There I stood, scuffing the pavement while keeping the non-existent crowd at bay, and trying not to lean against the metal barriers, which were more for effect than protection. I was bored and dreaming about my warm bed, thick blankets and a deep sleep. I had no idea who was filming, what they were filming or when it would finish.

A distinctive voice crooned in my ear, caressing the air with a tone like velvet. ‘Aren’t you cold, my dear?’

I was startled and compelled to look up. I fell into pools of sparkling blue as his twinkling eyes smiled at me. Wow! This man oozed sex appeal even though he must have been thirty or more years older than me. Age didn’t matter on this cold autumn night.

I smoothed down my skirt, coarse under my fingertips and unbecoming as a fashion item for a young girl like me. ‘Err … a bit … yes … chilly,’ I stuttered.

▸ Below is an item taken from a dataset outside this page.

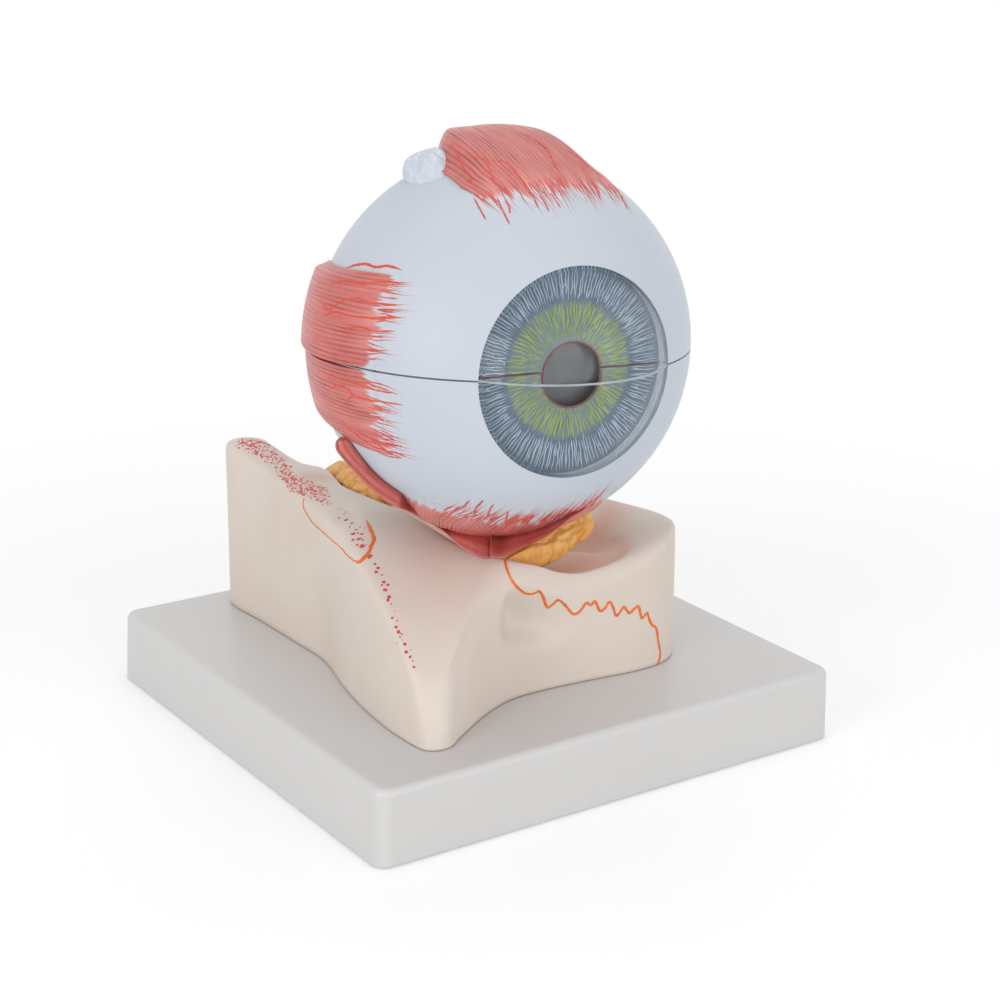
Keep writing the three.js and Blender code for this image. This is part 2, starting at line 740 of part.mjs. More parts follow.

He was much taller than I’d imagined.

‘Don’t they give you trousers these days?’ he asked, eyes sparkling, mouth crinkling, everything about him charming and easy.

I smiled back. ‘Not yet. Maybe in a couple of years, when they catch on.’

‘In my dad’s day,’ he said, ‘when he was a sergeant at Bow Street Police Station …’

And that’s how I became star-struck for a man older than my father. I spent a very nice half an hour with this gorgeous man, alone in his company. He told me all about his father who policed like policemen should back in the wartime years. He told me about his childhood and what it was like to have a policeman father and how he was both in awe and just a little bit frightened of him. How they were given oranges and lumps of Christmas pudding in their stockings at Christmas and if they were lucky they’d get a sixpence. Or maybe half a crown.

He asked questions about me and appeared interested in the answers, things like why I’d gone to London, what my ambitions were and what did my family think. He said he hoped I’d live my dream, just like he was living his.

He might have been acting, or he might have meant it. I don’t know. I was sorry when he had to go back to filming. Like a true fan, I was enamoured. I was also a smidge embarrassed when I asked for his autograph. I still have it, written on a piece of Metropolitan Police memo paper.

I’ll never forget the night I spent half an hour with Roger Moore.